When considering whether it is possible to rely on the amendment made by the 2021 Regulations, the following principles should be considered: 

  • is the amendment being relied upon on in circumstances where compliant products cannot be procured due to unexpected and unavoidable school food supply chain disruption? The amendment cannot, for example, be relied on where alternative compliant products are available but you are choosing to procure a substitute product which does not meet the 2020 Regulations for other reasons
  • has all reasonable action been taken to procure an alternative fully compliant product? For example, has support been sought from Scotland Excel to access other local suppliers? 
  • has all reasonable action been taken to adapt menus to avoid the need to use the unavailable products? For example, frozen fruit could be used as an alternative to tinned fruit in syrup where tinned fruit in juice is not currently available
  • despite best efforts, do you have no other reasonable option but to provide a substitute product which does not meet the standards set out in the 2020 Regulations? For example using lower fibre bread where no other bread containing the required 3g of AOAC fibre per 100g can be procured
  • has consideration been given to minimising the effect on the health and wellbeing of children and young people accessing school food, drink and meals of using substitute products which do not meet the 2020 Regulations? For example, where bread containing less than 3g of AOAC fibre per 100g is used in a meal, could that meal be adapted to include another fibre source, such as beans, which would mean that the meal still contains the required 6g of AOAC fibre?
  • when choosing substitute products, has consideration been given to minimising salt, fat, saturated fat and sugar content?
  • when providing meals, has consideration first been given to using an alternative compliant product in a meal instead of using a close substitute for an unavailable product? For example where fresh red meat is not available, could poultry, vegetables or legumes be used instead of a processed red meat product. This recognises the Government’s commitment to using fresh, sustainable produce and reducing our reliance on processed foods wherever possible. Where an additional processed meat product is used it should remain within the weekly amount set for primary and secondary provision unless there is clear justification for not doing
  • has consideration been given to the effect any changes to the menu might have on children and young people suffering from allergies or other medical conditions such as diabetes?

In those circumstances it would be expected that where possible parents/carers are alerted to the change and where this is not possible (for example where it has been necessary to make a change on the day due to a full delivery not being received) that the school has appropriate arrangements in place to support children and young people as they make choices from a menu which has been changed at short notice.
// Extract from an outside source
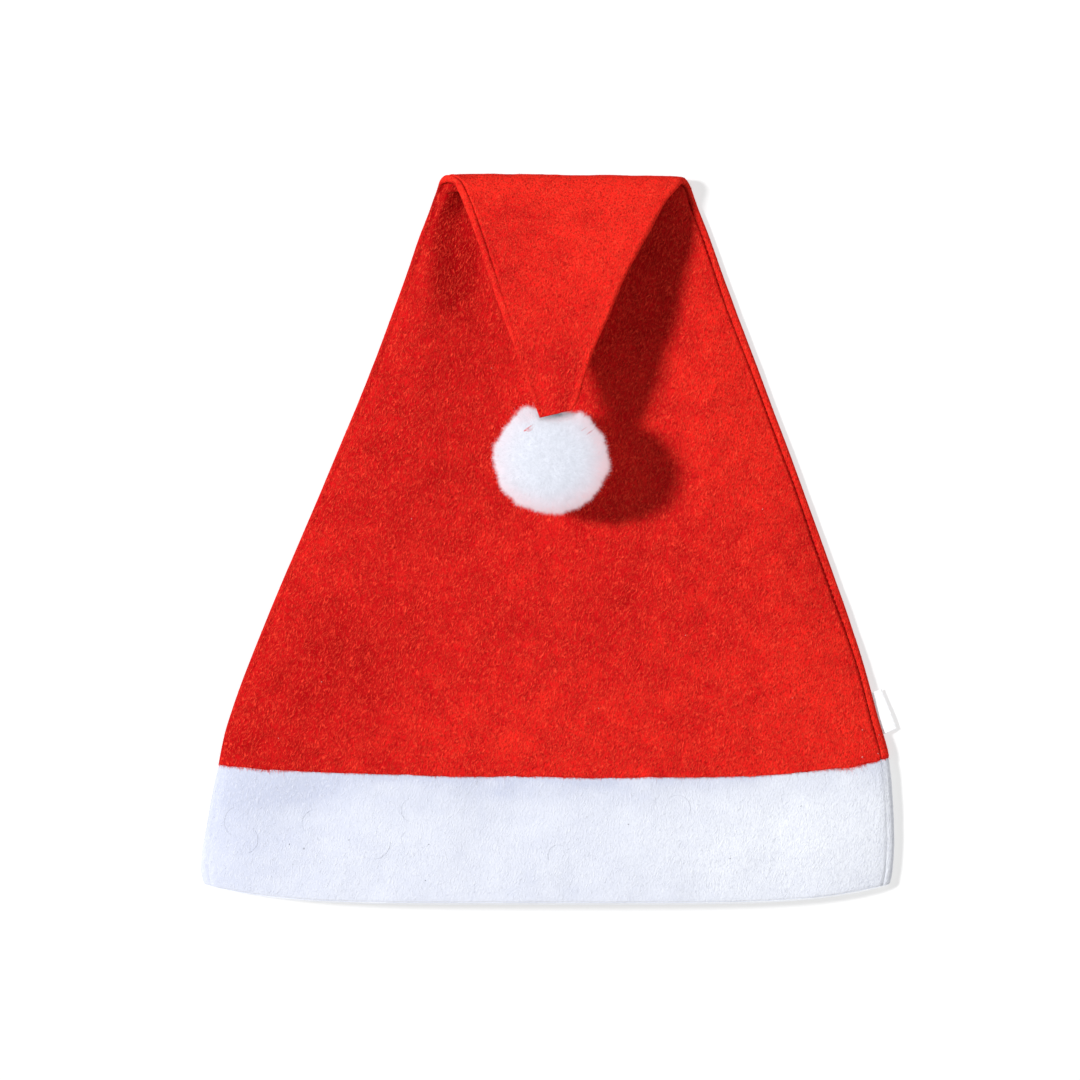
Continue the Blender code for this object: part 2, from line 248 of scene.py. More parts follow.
# Short fibres that lie over the felt: how many, their size and how far they lift off it
Nap = namedtuple("Nap", "name count length width lift")
CROWN_NAP = Nap("crown_nap", 17000, 1.5, 0.09, 0.4)
BAND_NAP = Nap("band_nap", 5000, 2.6, 0.05, 0.2)
NAP_WAY = np.array((0.34, 0.94, 0.0))
NAP_CLEAR_OF_FLOOR = 0.6

# Red fibres that stray from the rim, and where along X they are longer: place, reach, how much longer
FRINGE_FIBRES = 5200
FRINGE_FRONT_Z = 3.5
LONG_FRINGE = ((125.0, 7.0, 1.6), (-122.0, 12.0, 1.0))

# The pompom's pile, in two pieces that both cover it: the fibres of each, the clumps that they gather
# in, and where the fibres' roots and the packed middle lie, as shares of the pompom's full reach
PILE_FIBRES = 19000
PILE_CLUMPS = 900
PILE_ROOTS = 0.8
PILE_CORE = 0.84

# Colours of the pile: in the open, with painted red light bounced from the felt, and with painted shadow
# in the gap under the hat's point
PILE_WHITE = (0.89, 0.915, 1.0)
PILE_RED_BOUNCE = (0.97, 0.72, 0.77)
PILE_GAP_SHADOW = (0.16, 0.19, 0.22)

# The gap between the hat's point and the pompom, where shadow is painted on the pile: over which X it
# opens and closes, and its floor
GAP_OPENS = (-5.4, -4.0)
GAP_CLOSES = (9.5, 12.5)
GAP_DEEPENS = (-4.0, 4.0)
GAP_FLOOR_Z = 27.0

# The space that the hat's point fills, where no fibre ends: its middle and reach along X, its Y and Z
POINT_FILLS_X = 3.2
POINT_FILLS_REACH = 8.2
POINT_FILLS_Y = 50.0
POINT_FILLS_Z = 33.0

# Thread stitches: how thick and long one is, and how far its ends sink
STITCH_RADIUS = 0.2
STITCH_LENGTH = 1.7
STITCH_SINK = 0.4

# Felt's fine structure: which ways its streaks and grain lie, in degrees, and the grain's fineness
STREAK_TURNS = (4.0, 20.0, 40.0)
GRAIN_TURN = 20.0
GRAIN_SCALE = (1500.0, 850.0, 1500.0)

# A short fibre has a ring of points at its root, another half way and one at its tip
FIBRE_SIDES = 3
FIBRE_POINTS = 2 * FIBRE_SIDES + 1
CURL_RINGS = 15

# Painted glow where the band turns in at the hem, an emitted colour standing in for light that shines
# through the felt
PAINTED_EDGE_GLOW = (0.52, 0.53, 0.55)

# The camera looks straight down: its height and the width that it covers, in metres
CAMERA_HEIGHT = 2.3
CAMERA_COVERS = 0.4536
SENSOR_WIDTH = 36.0

PANEL_STEPS = 90
EDGE_STEP = 0.3
EDGE_STEPS = 18
CAP_STEPS = 8
BODY_STEP = 1.6
LINING_STEP = 7.0
FOLD_STEPS = 16
FLAP_STEPS = 68


def smooth_read(rows, at):
    """A row read smoothly from the table, at a value of its first column."""
    keys = [row[0] for row in rows]
    at = min(max(at, keys[0]), keys[-1])
    upper = next(i for i in range(1, len(keys)) if at <= keys[i])
    lower = upper - 1
    span = keys[upper] - keys[lower]
    share = (at - keys[lower]) / span

    def slope(index, column):
        before, after = max(index - 1, 0), min(index + 1, len(rows) - 1)
        return (rows[after][column] - rows[before][column]) / (keys[after] - keys[before])

    values = []
    for column in range(len(rows[0])):
        start, end = rows[lower][column], rows[upper][column]
        leaves, arrives = slope(lower, column) * span, slope(upper, column) * span
        values.append(
            start * (2 * share**3 - 3 * share**2 + 1)
            + leaves * (share**3 - 2 * share**2 + share)
            + end * (3 * share**2 - 2 * share**3)
            + arrives * (share**3 - share**2)
        )
    return rows[0]._make(values)


def ease(low, high, value):
    """A smooth rise from 0 at low to 1 at high, for numbers and arrays."""
    share = np.clip((value - low) / (high - low), 0.0, 1.0)
    return share * share * (3 - 2 * share)


def unit(vectors):
    """Vectors of length one."""
    return vectors / np.maximum(np.linalg.norm(vectors, axis=-1, keepdims=True), 1e-9)


def corner_drop(x, y):
    """How far the fold's line lies below a straight one: it falls to the right, with round corners."""
    from_left = np.maximum(0.0, x - LEFT_CORNER_X)
    from_right = np.maximum(0.0, RIGHT_CORNER_X - x)
    drop = LEFT_CORNER_DROP * np.exp(-from_left / CORNER_REACH)
    drop = drop + RIGHT_CORNER_DROP * np.exp(-from_right / CORNER_REACH)
    drop = drop + FOLD_LINE_DROP * from_left / (RIGHT_CORNER_X - LEFT_CORNER_X)
    return drop * ease(CORNER_BEGINS_Y, FOLD_START_Y, y)


def spread(table, x, y):
    """The sum of a table's soft oval spots at each place."""
    total = np.zeros_like(x)
    for spot in table:
        away = ((x - spot.x) / spot.reach_x) ** 2 + ((y - spot.y) / spot.reach_y) ** 2
        total += spot[4] * np.exp(-away)
    return total


def rim_rise(x, y):
    """How far the rim's small waves lift the felt near it along Y."""
    keys = [wave.x for wave in RIM_WAVES]
    waves = np.interp(x, keys, [wave.rise for wave in RIM_WAVES])
    ripple = 0.14 * np.sin(x * 0.63 + 2.1 * np.sin(x * 0.17)) + 0.09 * np.sin(x * 1.7 + np.sin(x * 0.4))
    waves = waves + ripple * np.exp(-abs(y - RIM_Y) / 2.5)
    return waves * np.exp(-abs(y - RIM_Y) / 9.0)


def lump_height(points):
    """How high the felt stands at each point."""
    heights = np.zeros(len(points))
    for lump in FELT_LUMPS:
        scaled = points / (lump.wide, lump.long, lump.wide) + lump.seed
        heights += lump.height * np.array([noise.noise(Vector(p)) for p in scaled])
    return heights


def fold_arc(turn):
    """The fold's outer skin after a turn in degrees, as (y, z) and its direction."""
    angle = math.radians(turn)
    point = Vector((math.sin(angle), 1 - math.cos(angle))) * FOLD_RADIUS
    return point + Vector((FOLD_START_Y, 0.0)), Vector((math.cos(angle), math.sin(angle)))


def flap_curve(share):
    """The flap's upper skin from the end of the fold to the point, as (y, z) and its direction."""
    start, heading = fold_arc(FOLD_TURN)
    end = Vector((POINT_Y, POINT_Z))
    knots = (start, start + heading * 40.0, end + Vector((30.0, 2.0)), end)
    rest = 1.0 - share
    weights = (rest**3, 3 * rest**2 * share, 3 * rest * share**2, share**3)
    point = sum((knot * weight for knot, weight in zip(knots, weights)), Vector((0.0, 0.0)))
    steps = [knots[i + 1] - knots[i] for i in range(3)]
    along = steps[0] * rest**2 + steps[1] * 2 * rest * share + steps[2] * share**2
    return point, along.normalized()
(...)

How long the amendment made by the 2021 Regulations has effect

The amendment will be in place for as short a time as necessary. It does not contain a phasing out provision but it will be kept under constant review and removed as soon as conditions allow. In all likelihood this will be with minimal notice and no transitional provision will be made.  

With this in mind, education authorities and managers of grant aided schools will want to give careful consideration to contract terms and conditions when procuring alternative compliant products or substitute products which do not meet the 2020 Regulations. Focusing on securing alternatives or substitutes as close as possible to the original product within existing procurement frameworks or under short term or flexible contracts may be prudent.